While O’Bannon was pending, Division I football and basketball players filed NCAA v. Alston seeking invalidation of all NCAA eligibility rules regarding student-athlete compensation. After the Ninth Circuit decided O’Bannon, the district court in Alston performed a fulsome Rule of Reason analysis (as opposed to a “quick look”). Following a bench trial, the district court enjoined the NCAA from limiting benefits “related to education” but concluded that the NCAA could continue to restrict benefits unrelated to education. The injunction also permitted the NCAA to adopt a definition of “related to education,” subject to court approval.

The Ninth Circuit affirmed. It determined that the record supported the district court’s findings, and that “[t]he district court reasonably relied on demand analyses, survey evidence, and NCAA testimony indicating that caps on non-cash, education-related benefits have no demand-preserving effect and, therefore, lack a procompetitive justification.”

The Supreme Court’s Unanimous Ruling

The Supreme Court affirmed the Ninth Circuit. Writing for the Court, Justice Gorsuch confirmed that the Rule of Reason applies to the NCAA’s rules restricting student-athletes’ compensation. The Court also explained that while, as the NCAA argued, some determinations under the Rule of Reason can be made after only a “quick look,” most determinations cannot. A quick look is appropriate only for cases at the far ends of the spectrum because they are either obviously incapable of harming competition or obviously threaten to reduce output and raise prices. For cases “in the great in-between,” however, a traditional application of the Rule of Reason is the proper approach. Consequently, the Court rejected the NCAA’s argument that a quick look was appropriate here because the challenge to the NCAA’s rules was more nuanced than could be summarily resolved.

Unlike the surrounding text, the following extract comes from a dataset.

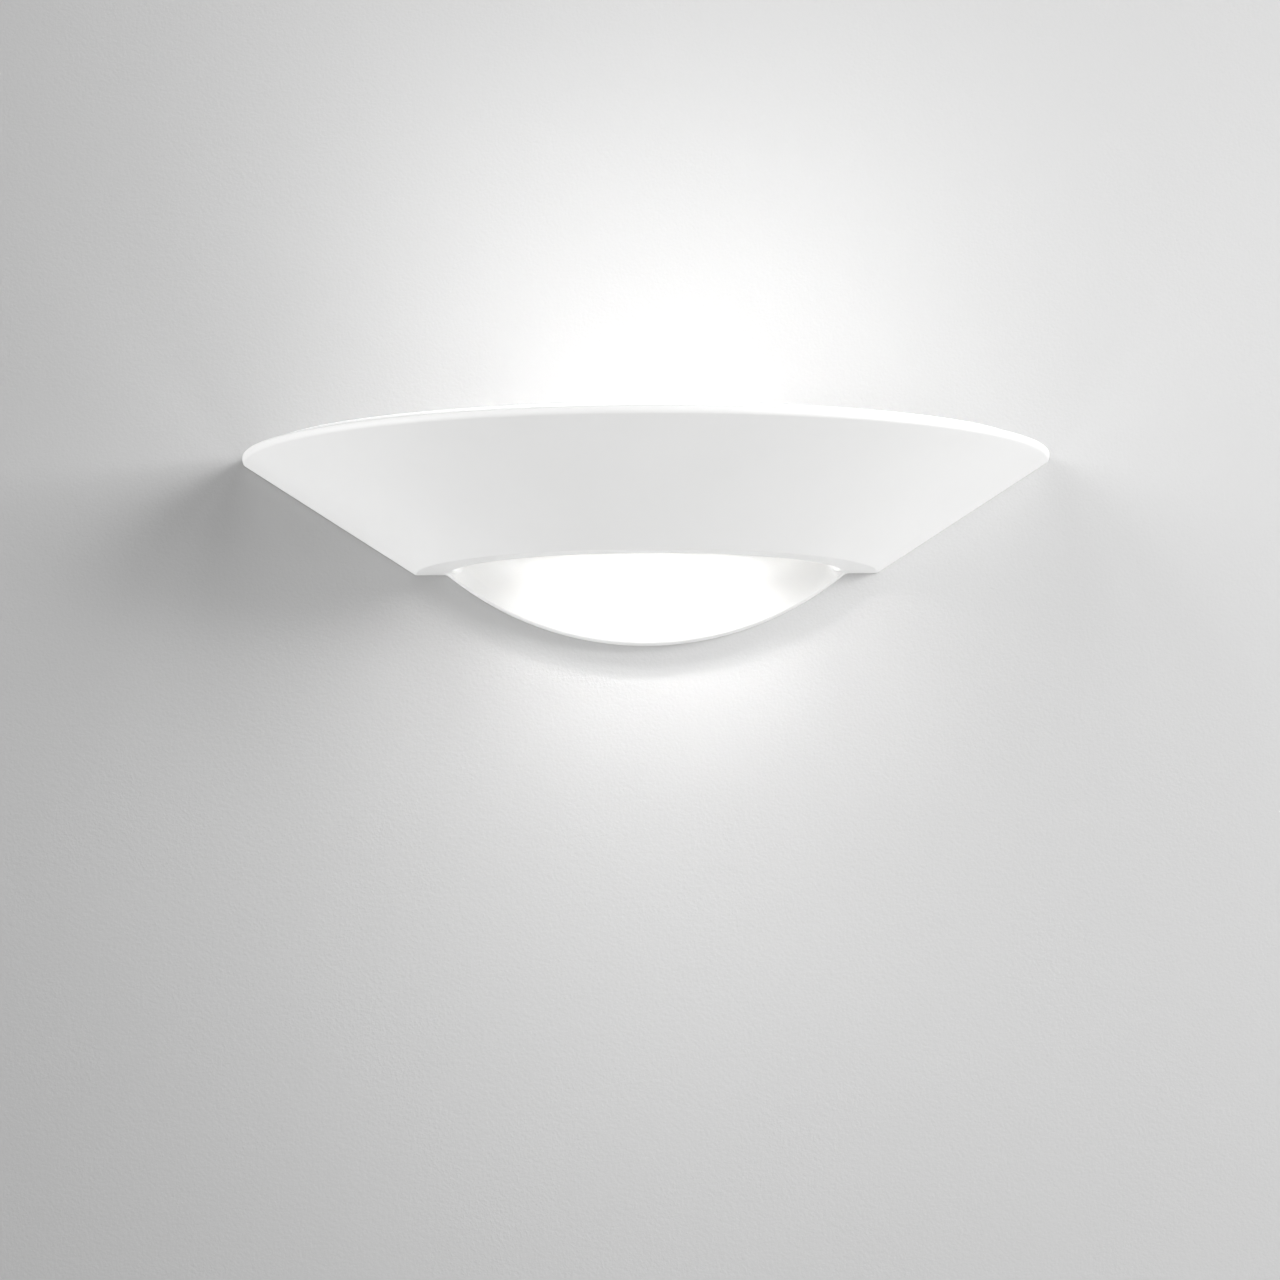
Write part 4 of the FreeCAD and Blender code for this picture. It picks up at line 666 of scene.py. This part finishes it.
# %% [markdown]
# ## The halogen lamp
#
# The quartz tube is drawn in at both ends, pinched flat while it is soft, and has a small tip
# where it was filled. A turned shape would give the neck but not the flat pinch, so the tube
# starts as a cylinder whose end faces are extruded and narrowed step by step. At the pinch the
# points move from an ellipse out to the near rectangle that the jaws leave. The bore is a
# second, inner surface.

# %% The quartz and a rod along the lamp
quartz = Finish("quartz")
haze = quartz.noise(12 * MM, 2.0)
quartz.surface(Base_Color=colour(0.96, 0.97, 0.98), Roughness=0.04 + haze * 0.03,
               Alpha=0.20 + haze * 0.05)


def rod(x, radius, length, sides=12):
    """A cylinder along the lamp's axis, with its middle at x."""
    return add("cylinder", vertices=sides, radius=radius, depth=length,
               location=LAMP_AXIS + Vector((x, 0, 0)), rotation=(0, math.radians(90), 0))


print("quartz", quartz.material.name)

# %% The quartz tube
TUBE_RADIUS, TUBE_HALF = 5.0 * MM, 34.0 * MM
PINCH_HALF_WIDTH, PINCH_HALF_HEIGHT, PINCH_END = 4.0, 1.5, 51.8
PINCH_FROM = 39.3 * MM
SQUARENESS = 0.45       # 1 keeps the ellipse, 0 would give a rectangle
# (distance from the middle, half width along Y, half height), in millimetres
NECK_STEPS = ((34.9, 4.9, 4.85), (35.7, 4.65, 4.45), (36.3, 4.35, 3.8), (36.9, 4.15, 3.0),
              (37.5, 4.05, 2.25), (38.3, 4.0, 1.7), (39.4, PINCH_HALF_WIDTH, PINCH_HALF_HEIGHT),
              (PINCH_END, PINCH_HALF_WIDTH, PINCH_HALF_HEIGHT))


def squared(value, half):
    """Moves a coordinate of an ellipse out towards the rectangle round it."""
    return math.copysign(abs(value / half) ** SQUARENESS, value) * half


tube = rod(0, TUBE_RADIUS, 2 * TUBE_HALF, 40)
for side in (-1, 1):
    reached, width, height = TUBE_HALF, TUBE_RADIUS, TUBE_RADIUS
    pick(tube, "polygons", lambda at: at.x * side > TUBE_HALF - 0.1 * MM)
    for far, wide, high in NECK_STEPS:
        step = side * (far * MM - reached)
        bpy.ops.mesh.extrude_region_move(TRANSFORM_OT_translate={"value": (step, 0, 0)})
        bpy.ops.transform.resize(value=(1, wide * MM / width, high * MM / height),
                                 center_override=(side * far * MM, LAMP_AXIS.y, 0))
        reached, width, height = far * MM, wide * MM, high * MM
    leave_edit()
for vertex in tube.data.vertices:
    at = vertex.co
    if abs(at.x) > PINCH_FROM:
        at.y = LAMP_AXIS.y + squared(at.y - LAMP_AXIS.y, PINCH_HALF_WIDTH * MM)
        at.z = squared(at.z, PINCH_HALF_HEIGHT * MM)
print("tube reaches", round(max(v.co.x for v in tube.data.vertices) / MM, 2), "mm")

# %% Its bore and its filling tip
BORE_RADIUS, BORE_ROUNDING = 4.0 * MM, 1.8 * MM
TIP_FOOT, TIP_END, TIP_HEIGHT, TIP_MIDDLE = 1.75 * MM, 0.75 * MM, 2.8 * MM, 5.8 * MM
TIP_ROUNDING = 0.5 * MM

bore = rod(0, BORE_RADIUS, 2 * TUBE_HALF, 32)
pick(bore, "polygons", lambda at: abs(at.x) > TUBE_HALF - 0.1 * MM)
bpy.ops.mesh.bevel(offset=BORE_ROUNDING, segments=5, profile=0.5)
bpy.ops.mesh.select_all(action="SELECT")
bpy.ops.mesh.flip_normals()
leave_edit()
tip = add("cone", vertices=20, radius1=TIP_FOOT, radius2=TIP_END, depth=TIP_HEIGHT,
          location=LAMP_AXIS + Vector((0, 0, TIP_MIDDLE)))
pick(tip, "polygons", lambda at: at.z > TIP_MIDDLE + TIP_HEIGHT / 2 - 0.1 * MM)
bpy.ops.mesh.bevel(offset=TIP_ROUNDING, segments=4, profile=0.5)
leave_edit()
tube = smooth(join("quartz_tube", tube, tip, bore), 40)
coat(tube, quartz)
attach(tube, "lamp")
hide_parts("lamp_tube")
print("quartz faces", len(tube.data.polygons))

# %% [markdown]
# ## The filament
#
# The filament is a fine coil of tungsten. A curve with a bevel could make it too, but the Screw
# modifier needs only one small circle beside the lamp's axis, which it turns into a helix.
# Straight leads join it to thin foils in the pinches, which make the seal that quartz and wire
# alone can't.

# %% The coil
COIL_HALF, COIL_RADIUS, COIL_PITCH = 29.5 * MM, 0.76 * MM, 0.5 * MM
COIL_WIRE = 0.13 * MM       # radius of the wire itself

hot = Finish("hot_filament")
hot.surface(
    Base_Color=hot.blend(hot.noise(3 * MM), colour(0.88, 0.78, 0.58), colour(0.92, 0.82, 0.62)),
    Roughness=0.5, Emission_Color=colour(1.0, 0.90, 0.72), Emission_Strength=6.0)

bpy.ops.object.select_all(action="DESELECT")
bpy.ops.mesh.primitive_circle_add(vertices=6, radius=COIL_WIRE, rotation=(math.radians(90), 0, 0),
                                  location=LAMP_AXIS - Vector((COIL_HALF, 0, 0)))
coil = bpy.context.object
bpy.ops.object.transform_apply(location=False, rotation=True, scale=True)
pick(coil, "vertices", lambda at: True)
bpy.ops.transform.translate(value=(0, 0, COIL_RADIUS))
leave_edit()
turns = round(2 * COIL_HALF / COIL_PITCH)
finish_with(coil, "SCREW", axis="X", angle=math.radians(360), screw_offset=COIL_PITCH,
            iterations=turns, steps=10, render_steps=10)
settle(coil)
pick(coil, "vertices", lambda at: True)
bpy.ops.mesh.fill_holes(sides=0)
leave_edit()
face_outwards(coil)
print("coil turns", turns, "faces", len(coil.data.polygons))

# %% The straight ends of the coil
LEAD_RADIUS, LEAD_LENGTH, LEAD_MIDDLE = 0.3 * MM, 5.6 * MM, 31.6 * MM
COLLAR_LENGTH, COLLAR_GROWTH = 0.5 * MM, 2.6    # the thicker end that the coil is clamped in
EDGE_ROUNDING = 0.1 * MM

ends = []
for side in (-1, 1):
    end = rod(side * LEAD_MIDDLE, LEAD_RADIUS, LEAD_LENGTH)
    lead_start = LEAD_MIDDLE - LEAD_LENGTH / 2
    pick(end, "polygons", lambda at: at.x * side < lead_start + 0.2 * MM)
    step = -side * COLLAR_LENGTH
    bpy.ops.mesh.extrude_region_move(TRANSFORM_OT_translate={"value": (step, 0, 0)})
    bpy.ops.transform.resize(value=(1, COLLAR_GROWTH, COLLAR_GROWTH),
                             center_override=(side * lead_start + step, LAMP_AXIS.y, 0))
    bpy.ops.mesh.bevel(offset=EDGE_ROUNDING, segments=2)
    leave_edit()
    ends.append(end)
filament = smooth(join("coiled_filament", coil, *ends), 50)
coat(filament, hot)
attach(filament, "lamp")
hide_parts("lamp_filament")
print("filament faces", len(filament.data.polygons))

# %% The sealing foils
FOIL_MIDDLE, FOIL_LENGTH, FOIL_WIDTH, FOIL_THICKNESS = 42.6 * MM, 7.4 * MM, 2.2 * MM, 0.06 * MM
FOIL_TAPER = 0.9 * MM
# (middle, radius, length) of the pins on either end of a foil
PINS = ((37.0 * MM, 0.32 * MM, 6.4 * MM), (48.4 * MM, 0.42 * MM, 5.6 * MM))

foils = []
for side in (-1, 1):
    foil = add("cube", size=1, location=LAMP_AXIS + Vector((side * FOIL_MIDDLE, 0, 0)),
               scale=(FOIL_LENGTH, FOIL_WIDTH, FOIL_THICKNESS))
    for end in (-1, 1):
        pick(foil, "polygons", lambda at: (at.x - side * FOIL_MIDDLE) * end > 3.6 * MM)
        step = end * FOIL_TAPER
        bpy.ops.mesh.extrude_region_move(TRANSFORM_OT_translate={"value": (step, 0, 0)})
        bpy.ops.transform.resize(value=(1, 0.5, 1))
        leave_edit()
    foils.append(foil)
    for middle, radius, length in PINS:
        pin = rod(side * middle, radius, length)
        pick(pin, "polygons", lambda at: abs(at.y - LAMP_AXIS.y) < 0.02 * MM)
        bpy.ops.mesh.bevel(offset=EDGE_ROUNDING, segments=2)
        leave_edit()
        foils.append(pin)
foils = smooth(join("sealing_foils", *foils), 40)
coat(foils, tungsten)
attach(foils, "lamp")
print("foil faces", len(foils.data.polygons))

# %% [markdown]
# ## The box of what shows
#
# The box of what shows is measured, without the wall and the floor.

# %% Sizes
low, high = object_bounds()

The Court minimized the precedential force of Board of Regents to the Rule of Reason. That case can no longer be used to argue “that courts must reflexively reject all challenges to the NCAA’s compensation restrictions.” Rather, Board of Regents at most “suggest[s] that courts should take care when assessing the NCAA’s restraints on student-athlete compensation, sensitive to their procompetitive possibilities.” The Court thus rejected the NCAA’s argument that Board of Regents was dispositive.

The Court then explained how the Rule of Reason’s three-step burden-shifting framework should be applied. The Court noted that “[t]hese three steps do not represent a rote checklist, nor may they be employed as an inflexible substitute for careful analysis.” And for the second step—where the defendant bears the burden of showing a procompetitive rationale for the restraint on competition—the Court explained that “antitrust law does not require businesses to use anything like the least restrictive means of achieving legitimate business purposes.” Based on this, the Court found that “the district court nowhere—expressly or effectively—required the NCAA to show that its rules constituted the least restrictive means of preserving consumer demand,” and thus did not err in its Rule of Reason analysis. 

Yet despite these rulings, Justice Gorsuch appeared to cabin the effects of the Court’s decision. While the Court recognized that “[t]he national debate about amateurism in college sports is important,” it explained that the “task [of] appellate judges is not to resolve it.” Rather, the Court merely performed its “task [of] review[ing] the district court judgment through the appropriate lens of antitrust law.”

Justice Kavanaugh’s Concurrence

In a concurring opinion, Justice Kavanaugh addressed “the NCAA’s remaining compensation rules”—i.e., rules generally restricting student-athletes from receiving direct compensation or benefits from their colleges for playing sports or from receiving money from endorsement deals. In his view, those rules “also raise serious questions under the antitrust laws.” And given the majority’s decision, he explained that “the NCAA’s remaining compensation rules should receive ordinary ‘rule of reason’ scrutiny.”

To Justice Kavanaugh, “[t]he bottom line is that the NCAA and its member colleges are suppressing the pay of student athletes who collectively generate billions of dollars in revenues for colleges every year … [and] traditions alone cannot justify the NCAA’s decision to build a massive money-raising enterprise on the backs of student athletes who are not fairly compensated.” This business model, he said, “would be flatly illegal in almost any other industry in America.… And under ordinary principles of antitrust law, it is not evident why college sports should be any different. The NCAA is not above the law.”

Takeaways

  • While the Roberts Court has shown itself generally to be business friendly, this decision suggests that it will rigorously maintain and allow enforcement of the fundamental tenets and doctrines of antitrust law.
  • The Court clarified and appeared to narrow when courts can apply “quick look” analysis. While some determinations under the Rule of Reason can be made after only a quick look, most determinations cannot. A quick look is appropriate only for cases where the restraint on competition is either obviously incapable of harming competition or obviously threatens to reduce output and raise prices.
  • Board of Regents—a once seminal case appearing to give great deference to antitrust treatment of NCAA eligibility and compensation rules—has been stripped of most of its precedential force in that area. The Court has signaled a willingness to apply antitrust scrutiny to NCAA policies regarding student-athletes, ending what appeared to be practical immunity from the antitrust laws that the NCAA has enjoyed in certain areas for years.
  • The tide is clearly turning against the NCAA’s rationale for its much more significant restrictions on student-athlete compensation. The Court’s decision reflects an understanding that student-athletes play a significant role in generating billions of dollars in revenue. Other NCAA compensation rules restricting student-athletes from receiving direct compensation or from receiving money from endorsement deals are likely to face antitrust scrutiny. It is possible the NCAA may consider some voluntary changes in light of the Court’s ruling, such as the NCAA’s recent announcement that it plans to implement interim measures that would allow college athletes to profit from their name, image, and likeness. And it is possible that Congress—as some states have done—will address the issues with pending legislation governing athlete compensation for the use of name, image, and likeness.